C’est effectivement un sujet omni présent, certainement encore plus en France qu’ailleurs, pour des raisons qui sont aussi des raisons de pression juridique. Pour chacun des projets ouverts, cette dimension éthique est évaluée. La présence d’un responsable de la protection des données est fréquente. La nouvelle réglementation effective le 25 mai 2018 prédispose à cette vigilance. Maintenant il convient de mettre cette valeur en regard des comportements des consommateurs. S’ils ont bien en tête le respect de la vie privée et des données associées, ils opèrent aussi quotidiennement un arbitrage entre « qu’est-ce que je gagne en simplification et en confort, et d’autre part que va-t-on faire de mes données… ». Cette réflexion est de plus en plus récurrente comme sous l’effet d’une pression générationnelle. On le retrouve aussi en entreprise, s’il y a doute entre les craintes d’un responsable de la sécurité des données et le profit attendu pour les clients ou les salariés, la gouvernance optera pour les seconds… sans conteste. Sur le plan mondial, les cercles de réflexions engagés par les GAFA vont dans le bon sens. Certaines entreprises en font même un argument commercial, comme SNIPS, spécialisé dans les assistants virtuels vocaux qui assure que les données restent dans l’objet et ne sont pas exportées vers un cloud aux abords douteux.

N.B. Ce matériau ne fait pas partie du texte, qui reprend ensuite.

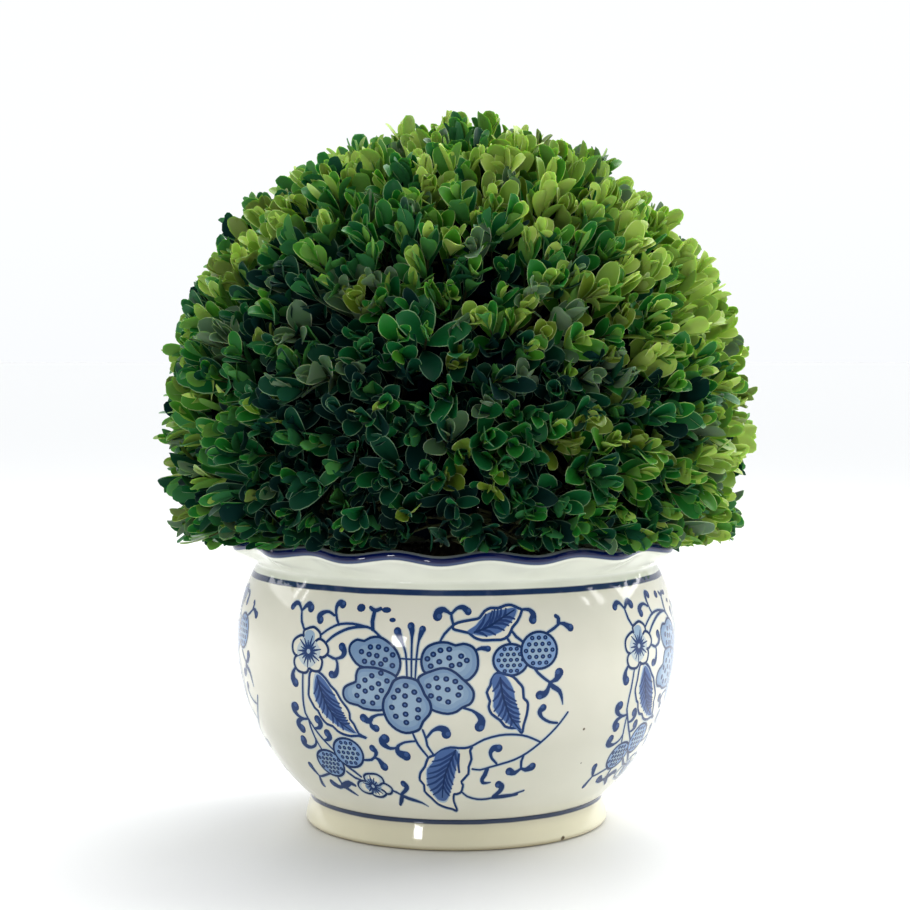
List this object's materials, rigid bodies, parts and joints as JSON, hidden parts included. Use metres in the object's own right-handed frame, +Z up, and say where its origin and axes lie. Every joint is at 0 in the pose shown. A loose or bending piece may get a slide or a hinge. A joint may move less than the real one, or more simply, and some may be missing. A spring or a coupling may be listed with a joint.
{
  "type": "box topiary ball in a footed pot",
  "caption": "Clipped box plant shaped as a ball, cut level below, growing in a rounded, footed ceramic pot with a scalloped rim.",
  "frame": {"origin": "middle of the pot's foot, on the surface that it stands on", "axes": "+Z up; -Y is the front, which the picture shows; +X to the right seen from the front"},
  "size_m": [0.292, 0.2928, 0.3437],
  "materials": {
    "glaze": "gloss",
    "soil": "matte",
    "bark": "matte",
    "leaves": "satin"
  },
  "bodies": {
    "root": {"pot": "glaze", "soil": "soil", "stem": "bark", "leaf_ball": "leaves"}
  },
  "joints": []
}
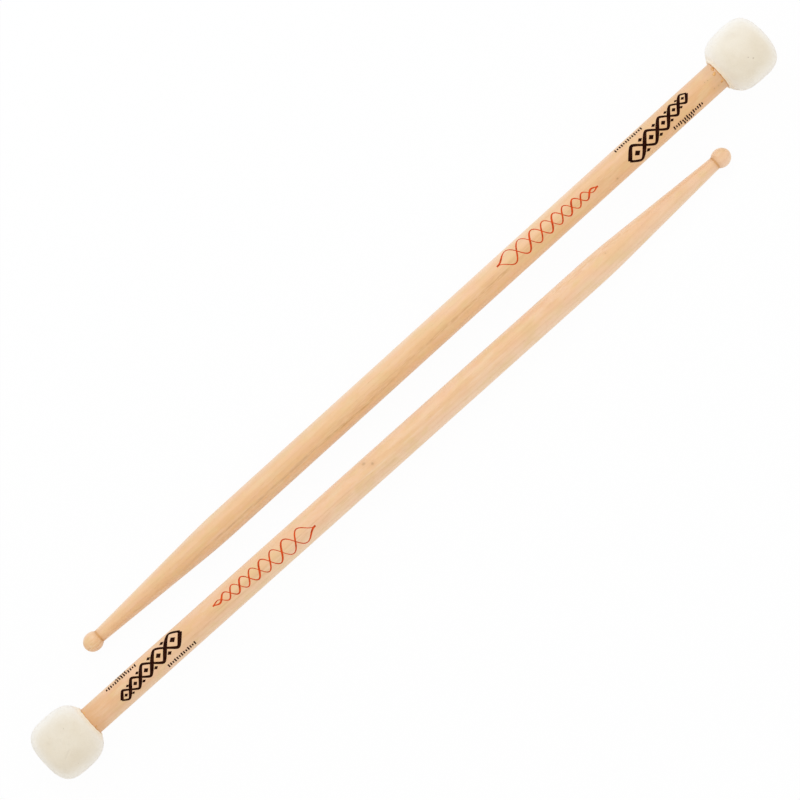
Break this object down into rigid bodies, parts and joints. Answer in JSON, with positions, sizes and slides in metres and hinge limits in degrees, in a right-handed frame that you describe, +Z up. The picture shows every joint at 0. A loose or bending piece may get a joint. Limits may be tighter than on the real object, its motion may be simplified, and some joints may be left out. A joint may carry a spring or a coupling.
{
  "type": "mallet drumsticks",
  "caption": "Turned wooden drumsticks with a round bead tip at one end and a soft felt mallet head on the butt, lying side by side and head to tail.",
  "frame": {"origin": "on the ground, under the middle of the pair's bounding box", "axes": "+X along the sticks, towards the head of the first stick; +Y from the second stick to the first; +Z up from the ground the sticks lie on"},
  "size_m": [0.4654, 0.058, 0.0298],
  "materials": {
    "hickory": "thin satin lacquer over fine straight grain",
    "maple": "turned, unfinished",
    "liner_felt": "firm grey felt",
    "cover_felt": "dense off-white felt with a short nap",
    "waxed_thread": "waxed thread",
    "dark_ink": "thin dark brown printing ink on the shaft",
    "red_ink": "thin red printing ink on the shaft",
    "amber_glue": "dried amber glue where the cover meets the shaft"
  },
  "bodies": {
    "stick_1": {"shaft_1": "hickory", "head_core_1": "maple", "felt_liner_1": "liner_felt", "felt_cover_1": "cover_felt", "draw_thread_1": "waxed_thread"},
    "stick_2": {"shaft_2": "hickory", "head_core_2": "maple", "felt_liner_2": "liner_felt", "felt_cover_2": "cover_felt", "draw_thread_2": "waxed_thread"}
  },
  "joints": [
    {"name": "stick_2_lift", "type": "slide", "parent": "stick_1", "child": "stick_2", "axis": [0, 0, 1], "range_m": [0, 0.12]}
  ]
}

Et les DRH dans tout ça ? Les avez-vous comme interlocuteurs ?

Clairement non ! Ce sont des interlocuteurs de deuxième niveau sur nos projets. Nous nous adressons d’abord aux Directions métiers, aux directions de l’innovation et/ou de la stratégie, aux directions de départements… Mais comme sur la table des projets, il y a le dialogue social, le DRH est alors associé. Mais jusqu’à ce jour, il faut bien dire que les DRH sont plus souvent des suiveurs que des acteurs. Il y a deux ans ces transformations étaient drivés par les techniciens, aujourd’hui par les métiers mais dans les deux années qui viennent on peut s’attendre à un tandem « métiers » « RH ».

Interview de Florent Guillaume, Manager chez Capgemini Consulting, en charge des équipes du pôle Smart Automation qui travaillent sur les transformations des expériences clients et collaborateurs.